Sure enough, our maple leaves are turning their faces to greet autumn. I have blogged my first year in Newberg: autumn, winter, spring, and summer.
When I first moved from Southern California to Oregon as a teenager, my friend Michelle gave me a five-year diary to record my new life. Each page bore a date and five divided spaces for daily entries underneath. When I filled the first year—that first hard set of seasons at a new school with my California friends far behind—I dropped down to the second tier and began again on January 1. Seventeen years old instead of sixteen. A junior now, thinking of college and future—no longer a sophomore grieving a California childhood left behind. Each day of that second year I was able to measure loneliness, a new crush, a choir solo, a part in the play, against my first year in Oregon.
Blogs aren’t set up for this kind of annual self evaluation.

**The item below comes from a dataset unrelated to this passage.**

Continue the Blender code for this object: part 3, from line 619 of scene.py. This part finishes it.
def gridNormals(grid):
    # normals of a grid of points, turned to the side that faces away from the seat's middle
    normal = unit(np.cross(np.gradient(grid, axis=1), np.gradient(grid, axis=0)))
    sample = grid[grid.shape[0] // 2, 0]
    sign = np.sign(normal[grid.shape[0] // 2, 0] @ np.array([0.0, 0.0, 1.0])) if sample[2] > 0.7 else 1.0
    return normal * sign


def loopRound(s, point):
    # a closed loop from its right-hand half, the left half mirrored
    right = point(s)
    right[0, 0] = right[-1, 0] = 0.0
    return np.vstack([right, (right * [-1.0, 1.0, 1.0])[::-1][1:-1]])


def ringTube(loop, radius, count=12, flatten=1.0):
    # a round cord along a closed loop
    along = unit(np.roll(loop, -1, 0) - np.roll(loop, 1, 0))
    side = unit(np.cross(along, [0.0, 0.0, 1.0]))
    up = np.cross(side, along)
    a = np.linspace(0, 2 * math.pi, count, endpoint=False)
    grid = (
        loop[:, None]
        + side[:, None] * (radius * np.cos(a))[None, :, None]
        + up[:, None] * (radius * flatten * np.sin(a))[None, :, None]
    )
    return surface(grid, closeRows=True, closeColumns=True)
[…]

Too many clicks and calculations—who can trouble with going back? There’s no blog template that will allow me to hold one year just outside another like tree rings.
I remember some things even without searching the blog’s archives. Last summer was hotter and seemed longer. I thrilled to see those first red leaves on the maples when I returned home from my graduate residency in mid-August. This year the leaves began to turn even before I left for Washington. Last year I was eager to taste fall. This year I am not so sure. But my feelings don’t matter: autumn, like Aslan, is on the move.
This morning my outdoor thermometer showed 46 degrees as I brewed my coffee and put on socks. This evening the breeze is fresh but yet balmy through my open bedroom window. The past few nights have been quiet as winter. No frogs, no owls, no raindrops. But tonight I hear through my window a multitude of crickets, and just above the shadowy treetops I can glimpse the full moon.